Director: Gao Qunshu
Nearing retirement an elderly long time cop is affectionately called “Old Fish” by everyone in town. He has a nagging wife and an underachieving son in the army that he worries about, but what he loves is his time away from them all ice fishing on the river near his city of Harbin. Recently, as the town has begun to develop it has discovered many land mines and bombs left behind by the Japanese and due to his experience in the war Old Fish is the man they turn to to defuse them. He does so in a matter of fact way – in one case simply putting the bomb on his bicycle basket and riding to the river and tossing it on the ice where it explodes.

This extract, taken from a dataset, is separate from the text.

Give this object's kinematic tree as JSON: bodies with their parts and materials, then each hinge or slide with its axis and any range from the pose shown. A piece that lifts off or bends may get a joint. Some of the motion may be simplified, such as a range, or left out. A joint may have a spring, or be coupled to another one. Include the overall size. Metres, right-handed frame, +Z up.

Things take a dangerous turn though when someone begins leaving bombs in places that will kill people if they explode. Having no one trained in bomb disposal skills and the nearest one in another city, the police supervisor asks Old Fish if he can try. Not really feeling capable Old Fish initially refuses but when there is no other alternative and the timer bomb is set to explode in fifteen minutes he steps in to disable it. He feels great relief until another bomb shows up, and then another and another and he realizes that his luck will have to run out at some point. All of this plays out in a very understated manner with moments of nervous humor intertwined. Old Fish is in many ways a comical figure, but in truth a very heroic one. Though quite enjoyable, the film refuses to ratchet up the drama and tension in the way that we have come to expect – it very much stays at the same level throughout simply showing Old Fish doing what has to be done. There is also a taste of political convenience about the film where all the cops are gentle, friendly and honest (a point is made several times that they always pay shop owners what they may take from them to help dismantle the bombs) and all citizens are treated with respect. Clearly, this wasn’t set in Tibet.